The demonstration was organized by Radical Action for Mountain People's Survival, or RAMPS, which claims another veteran protester was dragged away from the scene by her hair. A RAMPS spokeswoman said a complaint would be filed on Steele's behalf later Thursday.

Meanwhile, RAMPS posted a 9-minute video on YouTube on Wednesday morning that shows protesters being forced to walk for miles to their caravan of vehicles while other motorists are allowed to pass. The "Mountain Mobilization'' video also shows counter-protesters in blue mining uniforms with fluorescent stripes lining the road in some places, forming a blockade and following along in vehicles. Protesters interviewed for the video accused the State Police of putting them in an unsafe situation.

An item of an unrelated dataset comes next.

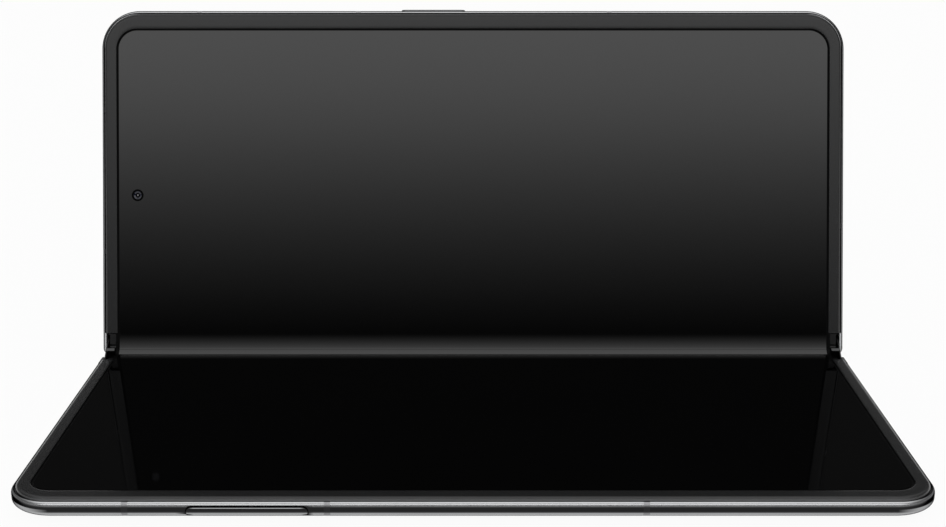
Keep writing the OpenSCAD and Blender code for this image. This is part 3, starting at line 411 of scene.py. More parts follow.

Steele, who has been fighting mountaintop removal since he was 13, has been involved in as many as 30 demonstrations but said this is the first time he was seriously roughed up. He said he has abrasions on his back and deep bruises on his ribs and thighs. But he said the injuries have only strengthened his commitment.

"I'm doing physically OK, and mentally even better,'' he said. "It's such affirmation to be back with such a supportive group and doing the work I'm passionate about.''

Mountaintop removal is a highly efficient but highly destructive form of strip mining in which operators blast away the tops of the mountain to expose multiple seams of coal. The resulting debris is dumped into valleys below, often burying small streams.

Steele said it doesn't matter to him which agency pursues justice on his behalf.

"The thing I want is for the State Police to be accountable for their actions,'' he said.

Steele was released from the Western Regional Jail on Wednesday afternoon, after lawyers and supporters raised bail.

The environmental groups supporting Steele, including CREDO Action and the Energy Action Coalition, also want bail reductions for the other protesters. Although most face misdemeanor trespassing charges, they're being held on $25,000 property bonds.

"Setting $25,000 bail for acts of nonviolent civil disobedience is not serving justice. It is serving the coal industry,'' said Josh Nelson of CREDO Action.

Lincoln County Magistrate Mona Snodgrass, who set the bail amounts, is not working this week and didn't immediately respond to a message left at her home. A fellow magistrate, however, told the Charleston Gazette  that bail amounts are left to the courts' discretion.

"The law supports reasons why we can set the bail how we do,'' Magistrate Sophia Tully told the newspaper.